= Problem statement =
Repeat exactly the lines running from the line that contains "from mathutils import Matrix, Vector" to the line that contains "obj.matrix_parent_inverse = Matrix.Identity(4)"; include both ends and add nothing.

——

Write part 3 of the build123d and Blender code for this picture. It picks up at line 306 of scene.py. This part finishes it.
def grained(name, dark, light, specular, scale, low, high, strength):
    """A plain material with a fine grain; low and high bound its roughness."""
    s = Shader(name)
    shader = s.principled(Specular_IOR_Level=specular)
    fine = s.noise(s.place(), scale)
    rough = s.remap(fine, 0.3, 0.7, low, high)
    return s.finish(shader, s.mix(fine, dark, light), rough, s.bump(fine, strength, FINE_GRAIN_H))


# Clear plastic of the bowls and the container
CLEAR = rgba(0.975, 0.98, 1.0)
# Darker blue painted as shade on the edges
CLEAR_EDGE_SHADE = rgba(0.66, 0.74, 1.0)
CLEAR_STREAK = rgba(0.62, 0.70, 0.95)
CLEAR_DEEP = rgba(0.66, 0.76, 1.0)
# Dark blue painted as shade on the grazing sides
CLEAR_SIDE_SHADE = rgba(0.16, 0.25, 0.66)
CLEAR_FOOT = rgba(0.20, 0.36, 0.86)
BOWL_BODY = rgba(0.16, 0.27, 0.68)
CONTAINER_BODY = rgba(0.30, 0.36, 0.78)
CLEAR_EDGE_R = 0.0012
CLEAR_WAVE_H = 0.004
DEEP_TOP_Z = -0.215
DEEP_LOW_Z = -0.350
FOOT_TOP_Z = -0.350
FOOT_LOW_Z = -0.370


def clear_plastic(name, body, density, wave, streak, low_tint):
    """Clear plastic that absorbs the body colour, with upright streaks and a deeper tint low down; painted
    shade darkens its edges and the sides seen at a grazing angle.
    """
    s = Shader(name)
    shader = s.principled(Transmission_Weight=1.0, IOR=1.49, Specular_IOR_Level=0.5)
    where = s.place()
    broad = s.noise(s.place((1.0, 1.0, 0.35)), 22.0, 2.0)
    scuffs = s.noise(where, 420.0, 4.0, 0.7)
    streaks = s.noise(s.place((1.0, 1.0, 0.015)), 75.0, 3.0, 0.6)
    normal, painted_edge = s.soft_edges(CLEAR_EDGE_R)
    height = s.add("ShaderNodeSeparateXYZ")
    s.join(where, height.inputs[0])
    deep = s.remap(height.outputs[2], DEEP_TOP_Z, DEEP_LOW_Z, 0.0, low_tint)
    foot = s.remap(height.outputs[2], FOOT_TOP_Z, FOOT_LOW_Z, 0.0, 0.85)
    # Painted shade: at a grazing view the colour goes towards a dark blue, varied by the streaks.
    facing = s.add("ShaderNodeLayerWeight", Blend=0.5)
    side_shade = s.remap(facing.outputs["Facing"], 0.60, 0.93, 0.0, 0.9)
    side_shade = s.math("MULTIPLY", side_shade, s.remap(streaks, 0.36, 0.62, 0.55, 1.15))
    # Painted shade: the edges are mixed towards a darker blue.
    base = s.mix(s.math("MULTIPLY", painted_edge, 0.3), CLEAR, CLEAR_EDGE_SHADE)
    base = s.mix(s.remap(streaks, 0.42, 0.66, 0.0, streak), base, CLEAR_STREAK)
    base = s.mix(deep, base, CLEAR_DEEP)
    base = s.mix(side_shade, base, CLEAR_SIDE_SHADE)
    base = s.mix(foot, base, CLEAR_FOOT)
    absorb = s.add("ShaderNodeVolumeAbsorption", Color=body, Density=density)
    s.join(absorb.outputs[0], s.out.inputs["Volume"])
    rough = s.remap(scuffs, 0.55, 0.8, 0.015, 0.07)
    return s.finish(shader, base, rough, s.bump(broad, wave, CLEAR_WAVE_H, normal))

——

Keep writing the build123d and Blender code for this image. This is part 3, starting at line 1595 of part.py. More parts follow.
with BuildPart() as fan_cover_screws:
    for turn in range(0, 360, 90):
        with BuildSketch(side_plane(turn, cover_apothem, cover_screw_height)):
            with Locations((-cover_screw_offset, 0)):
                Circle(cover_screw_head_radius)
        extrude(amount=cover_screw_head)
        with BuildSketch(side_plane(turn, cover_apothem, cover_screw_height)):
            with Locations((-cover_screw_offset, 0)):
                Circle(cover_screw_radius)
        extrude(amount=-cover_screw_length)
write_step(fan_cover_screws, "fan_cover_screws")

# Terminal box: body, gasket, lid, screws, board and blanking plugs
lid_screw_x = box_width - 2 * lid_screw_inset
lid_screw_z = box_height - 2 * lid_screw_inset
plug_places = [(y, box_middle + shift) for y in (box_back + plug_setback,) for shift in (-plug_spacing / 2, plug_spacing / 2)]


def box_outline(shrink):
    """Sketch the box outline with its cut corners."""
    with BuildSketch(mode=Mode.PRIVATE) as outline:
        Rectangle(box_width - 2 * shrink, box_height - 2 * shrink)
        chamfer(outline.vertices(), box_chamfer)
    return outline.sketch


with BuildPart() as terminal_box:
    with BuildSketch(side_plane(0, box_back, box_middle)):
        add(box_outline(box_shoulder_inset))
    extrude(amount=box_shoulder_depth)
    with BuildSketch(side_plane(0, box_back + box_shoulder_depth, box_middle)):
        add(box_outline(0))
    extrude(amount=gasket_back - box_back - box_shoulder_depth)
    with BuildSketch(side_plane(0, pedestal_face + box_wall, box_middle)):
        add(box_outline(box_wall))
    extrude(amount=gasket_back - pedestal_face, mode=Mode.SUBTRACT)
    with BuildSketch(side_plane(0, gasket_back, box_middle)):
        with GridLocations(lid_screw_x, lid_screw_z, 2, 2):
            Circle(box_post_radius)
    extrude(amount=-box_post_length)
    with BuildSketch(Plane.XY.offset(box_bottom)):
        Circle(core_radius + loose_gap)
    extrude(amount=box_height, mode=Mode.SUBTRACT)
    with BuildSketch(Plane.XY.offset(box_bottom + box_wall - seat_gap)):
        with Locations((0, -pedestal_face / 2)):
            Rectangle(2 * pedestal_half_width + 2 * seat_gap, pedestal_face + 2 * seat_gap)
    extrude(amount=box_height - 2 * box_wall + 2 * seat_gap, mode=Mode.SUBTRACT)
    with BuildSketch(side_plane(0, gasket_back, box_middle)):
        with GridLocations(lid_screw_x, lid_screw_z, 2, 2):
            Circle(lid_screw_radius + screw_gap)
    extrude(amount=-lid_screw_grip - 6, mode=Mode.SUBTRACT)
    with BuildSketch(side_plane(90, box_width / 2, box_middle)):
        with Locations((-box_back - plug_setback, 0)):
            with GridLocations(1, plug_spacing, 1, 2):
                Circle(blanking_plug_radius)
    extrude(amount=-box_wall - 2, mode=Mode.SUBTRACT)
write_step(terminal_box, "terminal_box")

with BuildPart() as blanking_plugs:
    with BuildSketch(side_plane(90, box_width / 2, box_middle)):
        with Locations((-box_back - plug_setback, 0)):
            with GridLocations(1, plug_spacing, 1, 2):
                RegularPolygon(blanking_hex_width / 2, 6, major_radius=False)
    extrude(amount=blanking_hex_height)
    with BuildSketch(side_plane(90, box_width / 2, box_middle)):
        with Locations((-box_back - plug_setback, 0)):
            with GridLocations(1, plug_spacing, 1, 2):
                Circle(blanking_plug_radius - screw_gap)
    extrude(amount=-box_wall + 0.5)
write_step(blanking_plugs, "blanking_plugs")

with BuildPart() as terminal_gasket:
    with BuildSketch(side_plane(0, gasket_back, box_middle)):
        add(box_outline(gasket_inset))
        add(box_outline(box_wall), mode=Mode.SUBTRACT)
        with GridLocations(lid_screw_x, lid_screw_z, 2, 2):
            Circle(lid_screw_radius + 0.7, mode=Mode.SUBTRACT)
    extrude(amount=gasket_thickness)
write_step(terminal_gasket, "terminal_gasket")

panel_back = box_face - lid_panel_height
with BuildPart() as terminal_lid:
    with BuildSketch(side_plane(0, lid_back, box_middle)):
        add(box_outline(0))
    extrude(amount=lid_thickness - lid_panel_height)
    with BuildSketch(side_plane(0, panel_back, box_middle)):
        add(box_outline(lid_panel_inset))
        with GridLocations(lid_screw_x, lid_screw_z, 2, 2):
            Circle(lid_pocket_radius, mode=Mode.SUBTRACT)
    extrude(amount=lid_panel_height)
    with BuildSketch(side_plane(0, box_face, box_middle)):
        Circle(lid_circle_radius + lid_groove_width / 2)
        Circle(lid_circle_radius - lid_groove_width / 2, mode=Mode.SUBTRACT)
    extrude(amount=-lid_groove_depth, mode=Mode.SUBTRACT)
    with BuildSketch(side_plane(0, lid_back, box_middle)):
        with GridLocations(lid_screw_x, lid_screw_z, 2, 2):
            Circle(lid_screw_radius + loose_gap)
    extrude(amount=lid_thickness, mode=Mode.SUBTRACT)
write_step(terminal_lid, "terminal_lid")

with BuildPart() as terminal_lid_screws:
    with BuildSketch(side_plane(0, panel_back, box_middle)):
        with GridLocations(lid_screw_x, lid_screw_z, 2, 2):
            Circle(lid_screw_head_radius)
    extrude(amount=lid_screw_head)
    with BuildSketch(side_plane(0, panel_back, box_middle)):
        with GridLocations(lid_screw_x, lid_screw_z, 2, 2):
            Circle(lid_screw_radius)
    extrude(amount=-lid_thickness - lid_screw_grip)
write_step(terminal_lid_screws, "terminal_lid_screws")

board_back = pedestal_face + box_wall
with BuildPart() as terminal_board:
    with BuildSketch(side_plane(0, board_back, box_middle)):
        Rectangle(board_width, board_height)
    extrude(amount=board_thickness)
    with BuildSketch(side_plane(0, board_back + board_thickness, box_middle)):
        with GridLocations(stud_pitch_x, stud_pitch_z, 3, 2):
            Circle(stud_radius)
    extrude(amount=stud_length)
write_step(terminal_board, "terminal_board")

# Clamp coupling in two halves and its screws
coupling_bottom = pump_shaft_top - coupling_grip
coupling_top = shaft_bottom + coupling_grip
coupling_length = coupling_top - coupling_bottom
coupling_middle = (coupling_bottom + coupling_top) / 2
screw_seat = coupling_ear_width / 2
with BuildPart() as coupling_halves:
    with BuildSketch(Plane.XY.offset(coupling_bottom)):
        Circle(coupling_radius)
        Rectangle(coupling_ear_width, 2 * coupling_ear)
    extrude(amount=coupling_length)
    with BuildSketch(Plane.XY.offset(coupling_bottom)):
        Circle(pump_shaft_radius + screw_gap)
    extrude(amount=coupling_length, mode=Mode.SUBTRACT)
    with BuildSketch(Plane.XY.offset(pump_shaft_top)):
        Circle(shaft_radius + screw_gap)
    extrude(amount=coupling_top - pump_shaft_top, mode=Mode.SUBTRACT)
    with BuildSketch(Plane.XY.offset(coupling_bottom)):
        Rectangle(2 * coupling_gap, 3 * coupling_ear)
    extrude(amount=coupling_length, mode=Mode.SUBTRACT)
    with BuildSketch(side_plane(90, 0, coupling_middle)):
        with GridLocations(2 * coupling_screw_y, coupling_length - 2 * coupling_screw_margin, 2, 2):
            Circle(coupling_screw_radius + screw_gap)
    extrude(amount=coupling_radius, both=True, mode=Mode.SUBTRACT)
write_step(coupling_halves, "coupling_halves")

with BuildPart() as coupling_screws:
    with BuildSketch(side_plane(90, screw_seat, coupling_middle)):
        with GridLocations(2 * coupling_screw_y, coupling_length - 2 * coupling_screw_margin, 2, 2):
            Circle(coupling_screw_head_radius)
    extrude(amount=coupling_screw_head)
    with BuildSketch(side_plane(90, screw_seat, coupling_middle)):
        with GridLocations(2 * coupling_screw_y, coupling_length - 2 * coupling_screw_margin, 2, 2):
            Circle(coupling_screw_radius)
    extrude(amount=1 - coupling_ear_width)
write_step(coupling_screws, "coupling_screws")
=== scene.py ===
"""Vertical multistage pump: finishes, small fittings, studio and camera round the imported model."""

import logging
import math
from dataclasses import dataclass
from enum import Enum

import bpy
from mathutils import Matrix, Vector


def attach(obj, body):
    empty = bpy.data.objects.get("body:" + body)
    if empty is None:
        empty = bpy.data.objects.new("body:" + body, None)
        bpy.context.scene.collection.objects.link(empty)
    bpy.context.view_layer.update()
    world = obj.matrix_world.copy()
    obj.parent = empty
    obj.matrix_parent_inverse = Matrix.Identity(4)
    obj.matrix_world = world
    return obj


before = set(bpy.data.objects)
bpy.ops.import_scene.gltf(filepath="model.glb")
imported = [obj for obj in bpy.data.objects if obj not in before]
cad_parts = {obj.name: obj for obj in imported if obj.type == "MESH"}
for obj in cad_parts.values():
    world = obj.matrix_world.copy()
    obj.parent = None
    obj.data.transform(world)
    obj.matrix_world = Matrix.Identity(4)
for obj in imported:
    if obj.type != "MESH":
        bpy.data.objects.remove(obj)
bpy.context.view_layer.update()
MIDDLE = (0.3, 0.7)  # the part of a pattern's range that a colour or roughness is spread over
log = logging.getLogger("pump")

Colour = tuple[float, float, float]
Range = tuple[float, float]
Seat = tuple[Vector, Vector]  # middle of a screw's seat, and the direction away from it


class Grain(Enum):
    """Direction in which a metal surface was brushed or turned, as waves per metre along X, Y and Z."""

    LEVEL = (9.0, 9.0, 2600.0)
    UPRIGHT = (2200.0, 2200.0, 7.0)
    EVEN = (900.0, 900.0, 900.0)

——

= Written response =
from mathutils import Matrix, Vector


def attach(obj, body):
    empty = bpy.data.objects.get("body:" + body)
    if empty is None:
        empty = bpy.data.objects.new("body:" + body, None)
        bpy.context.scene.collection.objects.link(empty)
    bpy.context.view_layer.update()
    world = obj.matrix_world.copy()
    obj.parent = empty
    obj.matrix_parent_inverse = Matrix.Identity(4)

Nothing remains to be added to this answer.